National identity demands a clear-eyed view of the world. We are not a people who bow. We are a nation that stood alone against fascism, that built an empire, that shaped the modern world. Yet today we stand by while a despot smirks at our weakness. The UK should be leading, not following. We should be urging Washington to reverse course, to impose crippling sanctions, to make the mullahs choose between bread and bombs. Instead, we urge calm.
Perhaps the real crisis is not in Tehran but in the drawing rooms of Whitehall. Perhaps we have become so accustomed to decline that we no longer recognise strength. The Victorians would have been appalled. They knew that empires are built on resolve, not rhetoric. They understood that diplomacy without power is mere begging.
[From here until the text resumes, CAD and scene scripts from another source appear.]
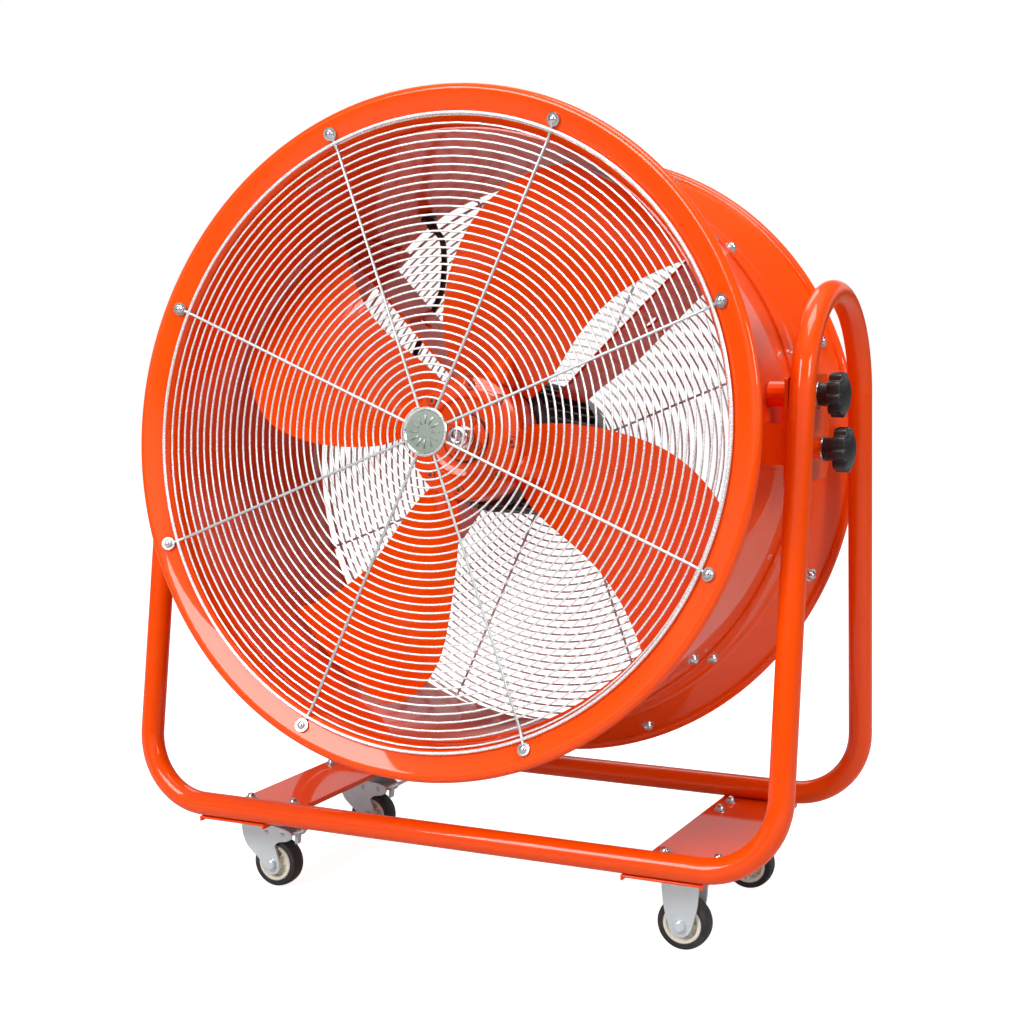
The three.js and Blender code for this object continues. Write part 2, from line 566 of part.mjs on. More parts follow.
function buildCasters() {
  for (const [tag, y] of [['front', frontCasterY], ['rear', rearCasterY]]) {
    const put = (g, dx = 0) => g.translate(-casterX + dx, y, 0);
    add(`swivel_plate_${tag}`, put(swivelPlate()), zinc, 0.9, 0.3);
    add(`swivel_fork_${tag}`, put(swivelFork()), zinc, 0.9, 0.3);
    add(`brake_pedal_${tag}`, put(brakePedal()), zinc, 0.9, 0.3);
    add(`left_core_${tag}`, put(wheelCore(), trail), cream, 0, 0.5);
    add(`left_tyre_${tag}`, put(wheelTyre(), trail), black, 0, 0.6);
    add(`left_axle_${tag}`, put(axle(), trail), zinc, 0.9, 0.3);
    const fix = (g) => g.translate(casterX, y, 0);
    add(`rigid_bracket_${tag}`, fix(rigidBracket()), zinc, 0.9, 0.3);
    add(`right_core_${tag}`, fix(wheelCore()), cream, 0, 0.5);
    add(`right_tyre_${tag}`, fix(wheelTyre()), black, 0, 0.6);
    add(`right_axle_${tag}`, fix(axle()), zinc, 0.9, 0.3);
  }
}

buildDrum();
buildGuards();
buildImpeller();
buildMotor();
buildArms();
buildElectrics();
buildPivots();
buildCradle();
buildCasters();

export default group;
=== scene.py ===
import math
import bpy
import bmesh
from mathutils import Matrix, Vector


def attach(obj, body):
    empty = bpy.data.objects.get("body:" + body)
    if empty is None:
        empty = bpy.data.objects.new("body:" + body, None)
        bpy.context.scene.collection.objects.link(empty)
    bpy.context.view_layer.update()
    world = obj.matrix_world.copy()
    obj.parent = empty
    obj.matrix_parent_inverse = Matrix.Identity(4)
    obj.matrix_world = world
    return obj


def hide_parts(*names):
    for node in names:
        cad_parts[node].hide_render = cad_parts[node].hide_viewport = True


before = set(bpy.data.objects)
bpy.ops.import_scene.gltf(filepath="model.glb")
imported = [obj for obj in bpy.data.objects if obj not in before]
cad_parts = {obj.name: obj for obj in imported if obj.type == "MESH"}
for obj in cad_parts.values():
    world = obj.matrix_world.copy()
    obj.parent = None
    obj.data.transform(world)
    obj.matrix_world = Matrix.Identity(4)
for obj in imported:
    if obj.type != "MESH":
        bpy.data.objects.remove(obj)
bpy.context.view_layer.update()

mm = 0.001
pi = math.pi

# the drum's own frame: axis along Y, front at minus Y, sizes in millimetres
drumPlace = {"tilt": -7.18, "axisHeight": 497}
drumFrame = Matrix.Translation((0, 0, drumPlace["axisHeight"])) @ Matrix.Rotation(
    math.radians(drumPlace["tilt"]), 4, "X")


# ---- shapes: each is (points, faces), in millimetres ----
def joined(*shapes):
    points, faces = [], []
    for p, f in shapes:
        faces += [[i + len(points) for i in face] for face in f]
        points += p
    return points, faces


def changed(shape, matrix):
    return [matrix @ Vector(p) for p in shape[0]], shape[1]


def moved(shape, x=0, y=0, z=0):
    return changed(shape, Matrix.Translation((x, y, z)))


def spun(shape, degrees, axis):
    return changed(shape, Matrix.Rotation(math.radians(degrees), 4, axis))


def atAngle(shape, degrees):  # a piece made along +Z goes to this angle, from +X towards +Z
    return spun(shape, 90 - degrees, "Y")


def ringOf(shape, count, start=0.0):
    return joined(*[atAngle(shape, start + 360 * i / count) for i in range(count)])


def mirrored(shape):
    return [Vector((-p[0], p[1], p[2])) for p in shape[0]], [list(reversed(f)) for f in shape[1]]


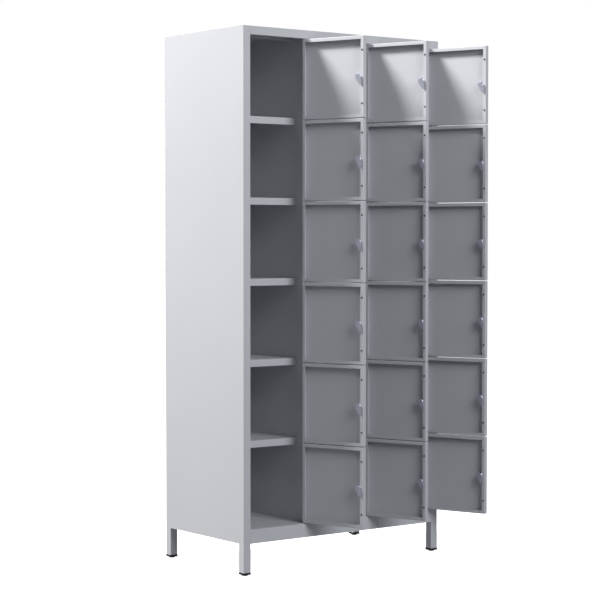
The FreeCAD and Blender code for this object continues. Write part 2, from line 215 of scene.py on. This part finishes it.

So here is my calm response: I am not calm. I am angry. And every Briton should be. We are sleepwalking into a catastrophe, and our leaders are not even bothering to wake us. The oil will flow, the centrifuges will spin, and one day a nuclear Iran will hold humanity hostage. And we will have only ourselves to blame.
In the name of history, in the name of conscience, let us demand better. Let us be the voice that says no to the great appeasement. Let us be British.